ただアメリカはいかにも黒人的な黒人ばかりじゃ無いという事は示しつつも、やはりアメリカにおける黒人の立場の弱さとかも上品に提示している感じが作品として抜け目が無い気がする。

最初の方で電話をしながら「人種主義に興味は無い」と主人公が話し電話口の相手が「世間は違う」というやりとりをした瞬間に、主人公が止めようとしたタクシーが彼の前で止まらず、白人の前で止まるシーンが入るのだけど、ここら辺とかなんだかんだで世界の価値観は進んでいないのをほのかに匂わす様な嫌なシーンだった。

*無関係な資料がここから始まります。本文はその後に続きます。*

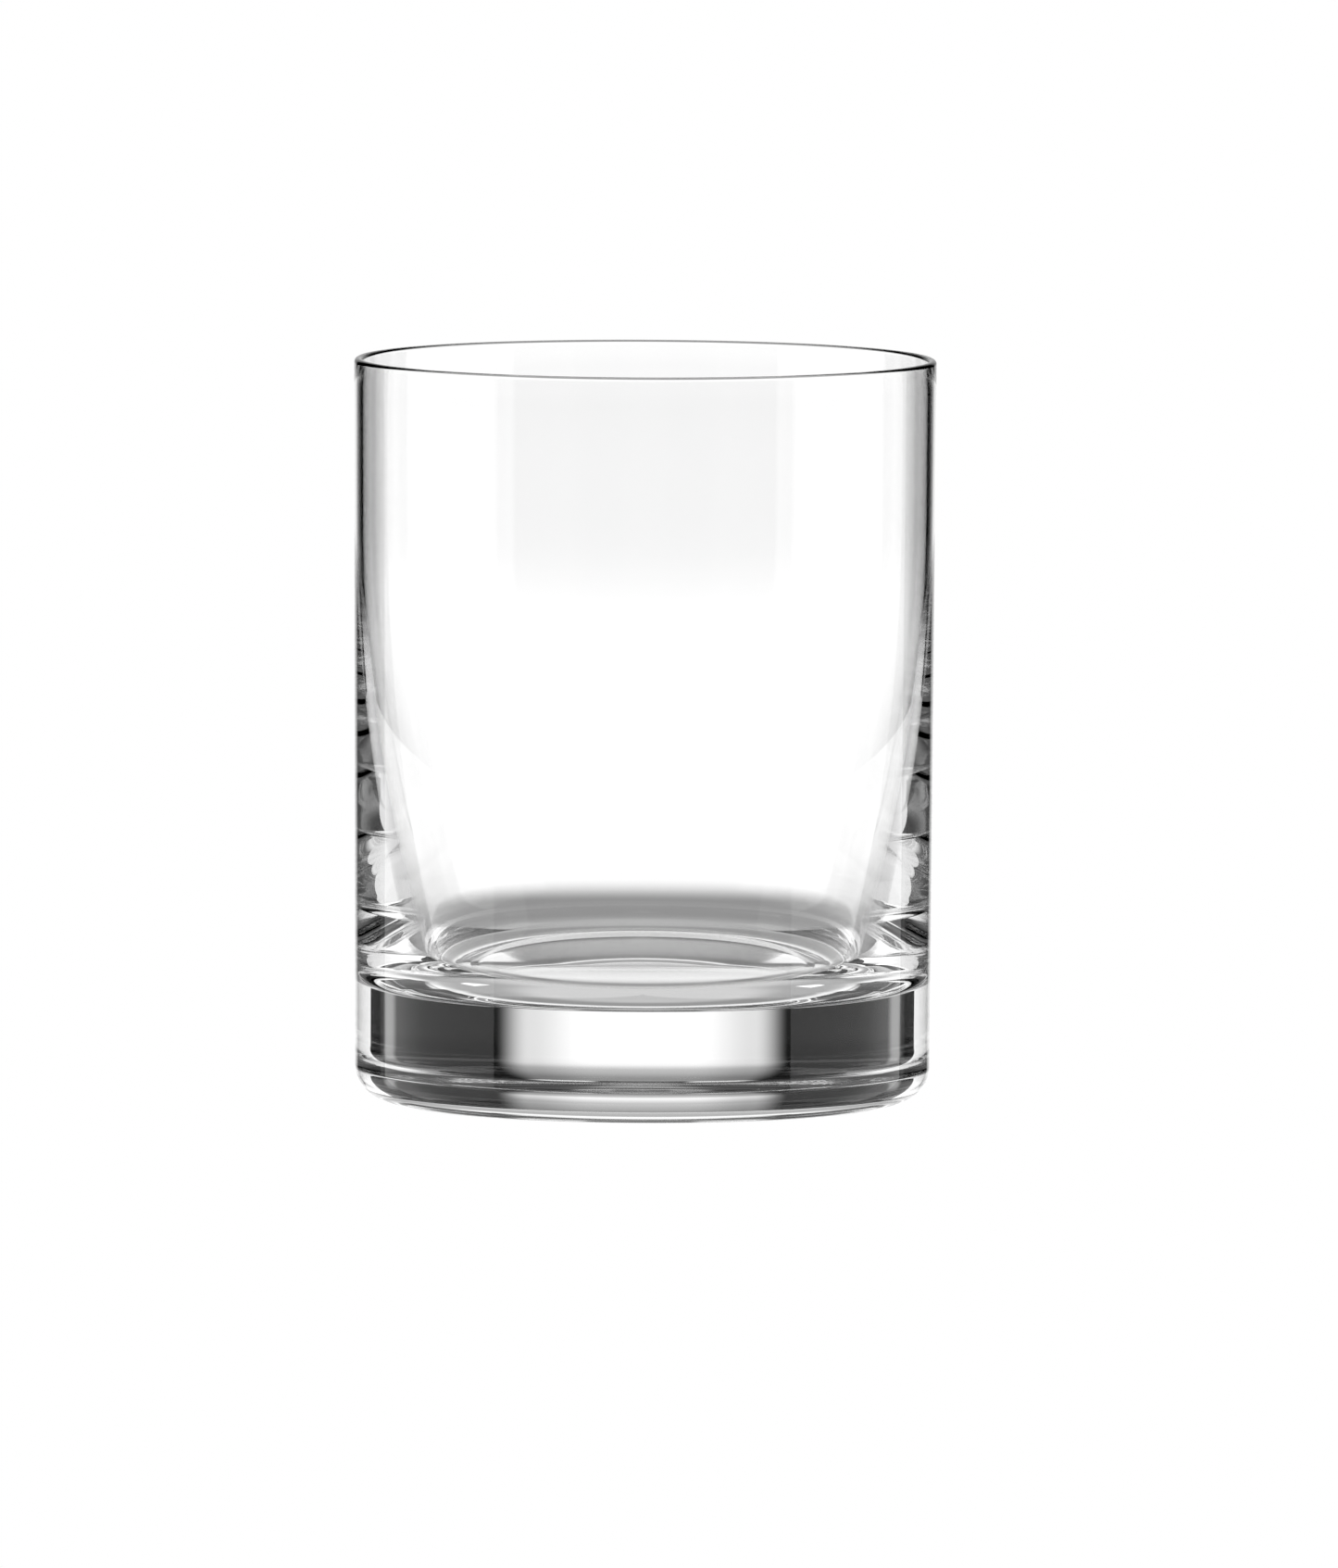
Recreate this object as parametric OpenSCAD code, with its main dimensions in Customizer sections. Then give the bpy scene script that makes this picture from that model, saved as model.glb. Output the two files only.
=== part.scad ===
// Straight-sided whiskey tumbler: one piece of clear glass with a thin wall, a heavy base
// and a cavity that rounds off into the floor. The axis of the glass is the Z axis and the
// glass stands on z = 0. Every surface is turned about that axis.

/* [Outside] */
// Height of the glass
height = 102; // [90:0.5:115]
// Outside diameter at the rim
rim_d = 80; // [74:0.5:86]
// Outside diameter that the side would have at the table, without the heel
base_d = 79; // [73:0.5:80]
// Radius of the rounded heel
heel_r = 4.8; // [3:0.1:6]

/* [Rim and wall] */
// Thickness of the wall at the rim, which is rounded to half of it
rim_wall = 1.2; // [1:0.1:2.5]
// Height at which the inside starts to curve inwards
shoulder_z = 78; // [65:1:85]
// Radius of the long inward curve of the inside
wall_curve_r = 245; // [220:5:320]

/* [Base] */
// Thickness of the glass at the middle of the floor
floor_z = 15.3; // [10:0.1:20]
// Radius of the low dome that the floor is part of
dome_r = 390; // [200:10:1200]
// Radius of the corner between the inside wall and the floor
corner_r = 9; // [4:0.5:12]
// Diameter of the shallow hollow under the base
punt_d = 58; // [40:1:58]
// Depth of the hollow under the base
punt_depth = 1.5; // [0.3:0.1:1.5]
// Radius of the soft edge of the hollow, where it meets the ring that the glass stands on
punt_edge_r = 8; // [2:0.5:10]

/* [Hidden] */

rim_r = rim_d / 2;
base_r = base_d / 2;

// Lean of the side from upright, and the direction that faces out of it
lean = atan2(rim_r - base_r, height);
side_out = [cos(lean), -sin(lean)];
// The heel touches the side and the table
heel_centre = [base_r + heel_r * tan(lean) - heel_r / cos(lean), heel_r];
// The lip touches the outside and the inside of the wall, and its top is the top of the glass
lip_r = rim_wall / 2;
lip_z = height - lip_r;
lip_centre = [base_r + lip_z * tan(lean) - lip_r / cos(lean), lip_z];
// The long curve starts where the inside of the wall meets the shoulder height
shoulder = [base_r + shoulder_z * tan(lean) - rim_wall / cos(lean), shoulder_z];
curve_centre = shoulder - wall_curve_r * side_out;
// The corner touches the long curve from inside and the dome of the floor from above, so its
// centre is a known distance from the centre of each
dome_centre = [0, floor_z - dome_r];
to_dome = dome_centre - curve_centre;
apart = norm(to_dome);
curve_reach = wall_curve_r - corner_r;
dome_reach = dome_r + corner_r;
along = (curve_reach ^ 2 - dome_reach ^ 2 + apart ^ 2) / (2 * apart);
aside = sqrt(curve_reach ^ 2 - along ^ 2);
corner_centre = curve_centre + (along * to_dome + aside * [-to_dome.y, to_dome.x]) / apart;
corner_from_curve = corner_centre - curve_centre;
corner_from_dome = corner_centre - dome_centre;
curve_turn = atan2(corner_from_curve.y, corner_from_curve.x);
dome_turn = atan2(corner_from_dome.y, corner_from_dome.x);
// The hollow under the base is part of a large ball, and its edge touches the ball and the table
punt_r = ((punt_d / 2) ^ 2 + punt_depth ^ 2) / (2 * punt_depth);
punt_centre = [0, punt_depth - punt_r];
edge_x = sqrt(punt_depth * (2 * (punt_r + punt_edge_r) - punt_depth));
punt_turn = asin(edge_x / (punt_r + punt_edge_r));

// Points along an arc about a centre, from one angle to another
function arc(centre, r, from, to, steps) =
    [for (i = [0:steps]) let (a = from + (to - from) * i / steps) centre + r * [cos(a), sin(a)]];

// Half of the section through the axis, from the middle of the underside round to the floor
section = concat(
    arc(punt_centre, punt_r, 90, 90 - punt_turn, 12),
    arc([edge_x, punt_edge_r], punt_edge_r, -90 - punt_turn, -90, 3),
    arc(heel_centre, heel_r, -90, -lean, 16),
    arc(lip_centre, lip_r, -lean, 180 - lean, 16),
    arc(curve_centre, wall_curve_r, -lean, curve_turn, 24),
    arc(corner_centre, corner_r, curve_turn, dome_turn - 180, 24),
    arc(dome_centre, dome_r, dome_turn, 90, 8)
);

// The glass itself, pressed and blown in one piece
module tumbler() {
    color([0.93, 0.96, 0.97, 0.35])
        rotate_extrude($fn = 180) polygon(section);
}

tumbler();
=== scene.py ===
import math

import bmesh
import bpy
from mathutils import Matrix, Vector


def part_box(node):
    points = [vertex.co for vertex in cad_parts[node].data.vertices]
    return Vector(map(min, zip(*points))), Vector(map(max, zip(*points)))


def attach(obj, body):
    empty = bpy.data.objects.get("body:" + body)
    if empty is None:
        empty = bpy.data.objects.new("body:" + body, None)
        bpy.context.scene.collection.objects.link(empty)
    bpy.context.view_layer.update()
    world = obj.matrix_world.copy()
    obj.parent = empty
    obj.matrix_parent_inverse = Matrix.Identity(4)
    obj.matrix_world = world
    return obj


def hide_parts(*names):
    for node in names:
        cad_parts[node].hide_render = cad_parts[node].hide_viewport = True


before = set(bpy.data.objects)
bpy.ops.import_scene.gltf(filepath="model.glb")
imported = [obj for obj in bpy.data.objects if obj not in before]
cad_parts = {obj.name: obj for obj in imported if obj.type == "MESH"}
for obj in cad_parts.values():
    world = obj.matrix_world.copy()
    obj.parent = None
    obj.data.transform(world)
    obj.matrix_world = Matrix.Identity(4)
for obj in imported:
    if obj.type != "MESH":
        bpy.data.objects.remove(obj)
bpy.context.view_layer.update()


# ------------------------------------------------------------------------------------------
# The tumbler. One piece of clear lead-free crystal, pressed and blown in a turning mould, so
# every surface is round about the axis. The rim is cut and fire-polished to a thin bead, and
# the thick base keeps a low dome inside and a shallow hollow underneath.
# ------------------------------------------------------------------------------------------
tumbler_low, tumbler_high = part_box("tumbler")
MM = 0.001
height = tumbler_high.z
rim_r = min(tumbler_high.x, tumbler_high.y, -tumbler_low.x, -tumbler_low.y)
lean_out = 0.5 * MM
base_r = rim_r - lean_out
rim_wall = 1.2 * MM
shoulder_z = 78 * MM
wall_curve_r = 245 * MM
corner_r = 9 * MM
floor_z = 15.3 * MM
dome_r = 390 * MM
heel_r = 4.8 * MM
punt_half = 29 * MM
punt_depth = 1.5 * MM
punt_edge_r = 8 * MM
facet = 3 * MM

# The side leans out a little from the table to the rim
lean = math.atan2(rim_r - base_r, height)
side_out = Vector((math.cos(lean), -math.sin(lean)))
lip_r = rim_wall / 2
lip_z = height - lip_r
heel_centre = Vector((base_r + heel_r * math.tan(lean) - heel_r / math.cos(lean), heel_r))
lip_centre = Vector((base_r + lip_z * math.tan(lean) - lip_r / math.cos(lean), lip_z))
shoulder = Vector((base_r + shoulder_z * math.tan(lean) - rim_wall / math.cos(lean), shoulder_z))
curve_centre = shoulder - wall_curve_r * side_out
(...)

あと小説の品評会の審査員の終盤、主人公が書いた「fu◯k」が白人小説家は評価が高くて、黒人からすると中身が無いと言う構図になるのだけど、白人側の「これからはもっと黒人の声に耳を傾けないと」と言う発言に対しての黒人側の反応と画的分かりやすく見せる構図とか本当にブラックで最早笑えない。

主演のモンクを演じたジェフリー・ライトは名演だったと思う。
正直かなり性格に難ありな人で観ながら嫌いになってもしょうがないレベルなのだけど、ギリギリの愛嬌でチャーミングに演じ切っていた。
色々な事に板挟みになりながら不本意な事をしていかないといけなくて、めちゃくちゃ嫌そうなのだけどそれが本当にコミカルで上品なコメディバランス感が素晴らしい。

あと主人公の兄を演じたスターリング・K・ブラウンもとても良かった。ブラックパンサーでのキルモンガー父親役とかのイメージが強くて、そういうお堅い人の役も良いけど、今回の様なチャランポランな役も最高だった。
ある意味でずっと家族の呪いによって自分を抑えて生きてきたのであろうその反動でそうなった訳だけど、モンクとの関係性の変化で家族に希望を見い出していく展開が感動的だし、実は繊細さが垣間見える表情の変化が素晴らしい。

あと流れる音楽がいちいちおしゃれなジャズみたいなBGMなのだけど、それがなんだか映画内で起こっているブラックさをより引き立てていて皮肉な印象になっているのも良かった。

そんな感じでブラックで笑える作品でもあるのだけど、決して軽くないファミリー要素などがグッときたりして、優れたバランスの傑作になっていたと思う。